start Material

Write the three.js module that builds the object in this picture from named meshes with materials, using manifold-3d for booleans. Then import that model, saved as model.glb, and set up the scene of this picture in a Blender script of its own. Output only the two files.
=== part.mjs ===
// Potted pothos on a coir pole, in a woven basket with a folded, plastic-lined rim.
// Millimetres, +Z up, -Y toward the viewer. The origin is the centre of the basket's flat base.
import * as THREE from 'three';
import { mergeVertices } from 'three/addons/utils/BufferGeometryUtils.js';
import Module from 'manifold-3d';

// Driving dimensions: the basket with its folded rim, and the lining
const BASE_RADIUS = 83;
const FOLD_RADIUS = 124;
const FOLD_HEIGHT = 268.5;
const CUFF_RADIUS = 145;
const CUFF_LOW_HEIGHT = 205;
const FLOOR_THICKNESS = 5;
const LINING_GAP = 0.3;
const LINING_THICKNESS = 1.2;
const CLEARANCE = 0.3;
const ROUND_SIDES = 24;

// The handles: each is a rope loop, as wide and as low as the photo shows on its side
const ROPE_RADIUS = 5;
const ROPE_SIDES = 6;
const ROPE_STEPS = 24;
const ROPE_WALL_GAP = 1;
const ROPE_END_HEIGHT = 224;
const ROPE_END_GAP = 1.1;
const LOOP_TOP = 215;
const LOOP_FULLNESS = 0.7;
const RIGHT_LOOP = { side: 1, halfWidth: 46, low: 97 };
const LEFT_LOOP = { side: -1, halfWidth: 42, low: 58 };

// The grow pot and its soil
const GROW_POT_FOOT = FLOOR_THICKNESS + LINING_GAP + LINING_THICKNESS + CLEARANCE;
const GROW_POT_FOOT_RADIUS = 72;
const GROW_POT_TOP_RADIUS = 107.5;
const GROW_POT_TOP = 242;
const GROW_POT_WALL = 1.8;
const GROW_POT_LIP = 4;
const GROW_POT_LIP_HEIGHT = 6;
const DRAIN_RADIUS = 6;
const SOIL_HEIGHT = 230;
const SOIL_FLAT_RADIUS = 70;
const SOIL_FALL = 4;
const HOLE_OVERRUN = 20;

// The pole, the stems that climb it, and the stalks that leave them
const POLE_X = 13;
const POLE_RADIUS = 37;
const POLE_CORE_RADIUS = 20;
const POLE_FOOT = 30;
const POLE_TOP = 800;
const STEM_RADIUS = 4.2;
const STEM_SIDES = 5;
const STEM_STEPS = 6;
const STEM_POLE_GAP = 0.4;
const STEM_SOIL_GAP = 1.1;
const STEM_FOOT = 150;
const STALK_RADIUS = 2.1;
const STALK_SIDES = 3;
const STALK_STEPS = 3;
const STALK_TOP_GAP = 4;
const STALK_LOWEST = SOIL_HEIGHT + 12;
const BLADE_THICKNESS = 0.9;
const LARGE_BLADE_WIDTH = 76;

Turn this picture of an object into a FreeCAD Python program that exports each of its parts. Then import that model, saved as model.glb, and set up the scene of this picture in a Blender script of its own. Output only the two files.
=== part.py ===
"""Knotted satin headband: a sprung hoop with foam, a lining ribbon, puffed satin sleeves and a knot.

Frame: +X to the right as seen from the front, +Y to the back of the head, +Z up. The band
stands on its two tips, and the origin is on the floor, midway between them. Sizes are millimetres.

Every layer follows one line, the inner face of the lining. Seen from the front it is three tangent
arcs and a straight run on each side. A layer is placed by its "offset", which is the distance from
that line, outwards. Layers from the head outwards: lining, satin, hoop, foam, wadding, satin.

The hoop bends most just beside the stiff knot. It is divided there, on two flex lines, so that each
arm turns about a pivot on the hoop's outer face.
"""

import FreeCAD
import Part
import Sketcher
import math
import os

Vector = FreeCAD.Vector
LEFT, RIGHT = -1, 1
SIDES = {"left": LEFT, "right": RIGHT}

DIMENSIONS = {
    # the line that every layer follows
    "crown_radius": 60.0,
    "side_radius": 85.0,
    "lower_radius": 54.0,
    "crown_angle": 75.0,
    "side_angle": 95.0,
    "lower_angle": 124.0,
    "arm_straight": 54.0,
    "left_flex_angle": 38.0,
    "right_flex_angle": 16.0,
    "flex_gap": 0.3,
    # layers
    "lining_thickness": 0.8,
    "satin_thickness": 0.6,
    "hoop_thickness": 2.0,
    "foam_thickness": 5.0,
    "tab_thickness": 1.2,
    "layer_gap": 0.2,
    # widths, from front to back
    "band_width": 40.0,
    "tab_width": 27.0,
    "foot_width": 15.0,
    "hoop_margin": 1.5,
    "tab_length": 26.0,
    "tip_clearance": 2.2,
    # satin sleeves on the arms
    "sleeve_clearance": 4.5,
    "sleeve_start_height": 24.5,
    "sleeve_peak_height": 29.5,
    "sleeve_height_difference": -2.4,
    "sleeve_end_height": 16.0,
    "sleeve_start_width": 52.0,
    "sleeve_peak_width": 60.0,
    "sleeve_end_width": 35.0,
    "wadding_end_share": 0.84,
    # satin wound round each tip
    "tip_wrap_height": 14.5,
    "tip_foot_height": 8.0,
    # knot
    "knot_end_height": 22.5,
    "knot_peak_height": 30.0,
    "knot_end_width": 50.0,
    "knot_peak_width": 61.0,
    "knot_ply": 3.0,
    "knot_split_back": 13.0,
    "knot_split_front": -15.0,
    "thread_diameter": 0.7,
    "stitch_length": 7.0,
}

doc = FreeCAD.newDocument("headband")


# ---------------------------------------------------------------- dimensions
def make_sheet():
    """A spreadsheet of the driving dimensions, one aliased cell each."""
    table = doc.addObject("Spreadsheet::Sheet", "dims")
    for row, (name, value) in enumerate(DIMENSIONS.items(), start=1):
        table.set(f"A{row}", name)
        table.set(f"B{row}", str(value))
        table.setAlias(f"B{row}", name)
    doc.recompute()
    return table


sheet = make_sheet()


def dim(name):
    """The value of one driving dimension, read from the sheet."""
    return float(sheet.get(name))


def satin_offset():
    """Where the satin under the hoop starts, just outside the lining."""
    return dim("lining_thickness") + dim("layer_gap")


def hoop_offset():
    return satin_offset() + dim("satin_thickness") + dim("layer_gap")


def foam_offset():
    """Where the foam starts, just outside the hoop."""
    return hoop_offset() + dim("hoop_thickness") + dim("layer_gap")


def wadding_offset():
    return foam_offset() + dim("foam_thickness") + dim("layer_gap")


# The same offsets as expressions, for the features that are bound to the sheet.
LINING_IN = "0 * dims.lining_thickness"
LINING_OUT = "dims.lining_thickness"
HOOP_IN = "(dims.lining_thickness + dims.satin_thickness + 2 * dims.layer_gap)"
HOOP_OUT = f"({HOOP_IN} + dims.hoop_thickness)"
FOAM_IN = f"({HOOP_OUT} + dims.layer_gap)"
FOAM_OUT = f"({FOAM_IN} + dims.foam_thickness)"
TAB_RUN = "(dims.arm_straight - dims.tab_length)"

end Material

■ **Instructions for the task**
Quote all of the entries exactly as they appear.

■ **Expected answer**
Write the three.js module that builds the object in this picture from named meshes with materials, using manifold-3d for booleans. Then import that model, saved as model.glb, and set up the scene of this picture in a Blender script of its own. Output only the two files.
=== part.mjs ===
// Potted pothos on a coir pole, in a woven basket with a folded, plastic-lined rim.
// Millimetres, +Z up, -Y toward the viewer. The origin is the centre of the basket's flat base.
import * as THREE from 'three';
import { mergeVertices } from 'three/addons/utils/BufferGeometryUtils.js';
import Module from 'manifold-3d';

// Driving dimensions: the basket with its folded rim, and the lining
const BASE_RADIUS = 83;
const FOLD_RADIUS = 124;
const FOLD_HEIGHT = 268.5;
const CUFF_RADIUS = 145;
const CUFF_LOW_HEIGHT = 205;
const FLOOR_THICKNESS = 5;
const LINING_GAP = 0.3;
const LINING_THICKNESS = 1.2;
const CLEARANCE = 0.3;
const ROUND_SIDES = 24;

// The handles: each is a rope loop, as wide and as low as the photo shows on its side
const ROPE_RADIUS = 5;
const ROPE_SIDES = 6;
const ROPE_STEPS = 24;
const ROPE_WALL_GAP = 1;
const ROPE_END_HEIGHT = 224;
const ROPE_END_GAP = 1.1;
const LOOP_TOP = 215;
const LOOP_FULLNESS = 0.7;
const RIGHT_LOOP = { side: 1, halfWidth: 46, low: 97 };
const LEFT_LOOP = { side: -1, halfWidth: 42, low: 58 };

// The grow pot and its soil
const GROW_POT_FOOT = FLOOR_THICKNESS + LINING_GAP + LINING_THICKNESS + CLEARANCE;
const GROW_POT_FOOT_RADIUS = 72;
const GROW_POT_TOP_RADIUS = 107.5;
const GROW_POT_TOP = 242;
const GROW_POT_WALL = 1.8;
const GROW_POT_LIP = 4;
const GROW_POT_LIP_HEIGHT = 6;
const DRAIN_RADIUS = 6;
const SOIL_HEIGHT = 230;
const SOIL_FLAT_RADIUS = 70;
const SOIL_FALL = 4;
const HOLE_OVERRUN = 20;

// The pole, the stems that climb it, and the stalks that leave them
const POLE_X = 13;
const POLE_RADIUS = 37;
const POLE_CORE_RADIUS = 20;
const POLE_FOOT = 30;
const POLE_TOP = 800;
const STEM_RADIUS = 4.2;
const STEM_SIDES = 5;
const STEM_STEPS = 6;
const STEM_POLE_GAP = 0.4;
const STEM_SOIL_GAP = 1.1;
const STEM_FOOT = 150;
const STALK_RADIUS = 2.1;
const STALK_SIDES = 3;
const STALK_STEPS = 3;
const STALK_TOP_GAP = 4;
const STALK_LOWEST = SOIL_HEIGHT + 12;
const BLADE_THICKNESS = 0.9;
const LARGE_BLADE_WIDTH = 76;

Turn this picture of an object into a FreeCAD Python program that exports each of its parts. Then import that model, saved as model.glb, and set up the scene of this picture in a Blender script of its own. Output only the two files.
=== part.py ===
"""Knotted satin headband: a sprung hoop with foam, a lining ribbon, puffed satin sleeves and a knot.

Frame: +X to the right as seen from the front, +Y to the back of the head, +Z up. The band
stands on its two tips, and the origin is on the floor, midway between them. Sizes are millimetres.

Every layer follows one line, the inner face of the lining. Seen from the front it is three tangent
arcs and a straight run on each side. A layer is placed by its "offset", which is the distance from
that line, outwards. Layers from the head outwards: lining, satin, hoop, foam, wadding, satin.

The hoop bends most just beside the stiff knot. It is divided there, on two flex lines, so that each
arm turns about a pivot on the hoop's outer face.
"""

import FreeCAD
import Part
import Sketcher
import math
import os

Vector = FreeCAD.Vector
LEFT, RIGHT = -1, 1
SIDES = {"left": LEFT, "right": RIGHT}

DIMENSIONS = {
    # the line that every layer follows
    "crown_radius": 60.0,
    "side_radius": 85.0,
    "lower_radius": 54.0,
    "crown_angle": 75.0,
    "side_angle": 95.0,
    "lower_angle": 124.0,
    "arm_straight": 54.0,
    "left_flex_angle": 38.0,
    "right_flex_angle": 16.0,
    "flex_gap": 0.3,
    # layers
    "lining_thickness": 0.8,
    "satin_thickness": 0.6,
    "hoop_thickness": 2.0,
    "foam_thickness": 5.0,
    "tab_thickness": 1.2,
    "layer_gap": 0.2,
    # widths, from front to back
    "band_width": 40.0,
    "tab_width": 27.0,
    "foot_width": 15.0,
    "hoop_margin": 1.5,
    "tab_length": 26.0,
    "tip_clearance": 2.2,
    # satin sleeves on the arms
    "sleeve_clearance": 4.5,
    "sleeve_start_height": 24.5,
    "sleeve_peak_height": 29.5,
    "sleeve_height_difference": -2.4,
    "sleeve_end_height": 16.0,
    "sleeve_start_width": 52.0,
    "sleeve_peak_width": 60.0,
    "sleeve_end_width": 35.0,
    "wadding_end_share": 0.84,
    # satin wound round each tip
    "tip_wrap_height": 14.5,
    "tip_foot_height": 8.0,
    # knot
    "knot_end_height": 22.5,
    "knot_peak_height": 30.0,
    "knot_end_width": 50.0,
    "knot_peak_width": 61.0,
    "knot_ply": 3.0,
    "knot_split_back": 13.0,
    "knot_split_front": -15.0,
    "thread_diameter": 0.7,
    "stitch_length": 7.0,
}

doc = FreeCAD.newDocument("headband")


# ---------------------------------------------------------------- dimensions
def make_sheet():
    """A spreadsheet of the driving dimensions, one aliased cell each."""
    table = doc.addObject("Spreadsheet::Sheet", "dims")
    for row, (name, value) in enumerate(DIMENSIONS.items(), start=1):
        table.set(f"A{row}", name)
        table.set(f"B{row}", str(value))
        table.setAlias(f"B{row}", name)
    doc.recompute()
    return table


sheet = make_sheet()


def dim(name):
    """The value of one driving dimension, read from the sheet."""
    return float(sheet.get(name))


def satin_offset():
    """Where the satin under the hoop starts, just outside the lining."""
    return dim("lining_thickness") + dim("layer_gap")


def hoop_offset():
    return satin_offset() + dim("satin_thickness") + dim("layer_gap")


def foam_offset():
    """Where the foam starts, just outside the hoop."""
    return hoop_offset() + dim("hoop_thickness") + dim("layer_gap")


def wadding_offset():
    return foam_offset() + dim("foam_thickness") + dim("layer_gap")


# The same offsets as expressions, for the features that are bound to the sheet.
LINING_IN = "0 * dims.lining_thickness"
LINING_OUT = "dims.lining_thickness"
HOOP_IN = "(dims.lining_thickness + dims.satin_thickness + 2 * dims.layer_gap)"
HOOP_OUT = f"({HOOP_IN} + dims.hoop_thickness)"
FOAM_IN = f"({HOOP_OUT} + dims.layer_gap)"
FOAM_OUT = f"({FOAM_IN} + dims.foam_thickness)"
TAB_RUN = "(dims.arm_straight - dims.tab_length)"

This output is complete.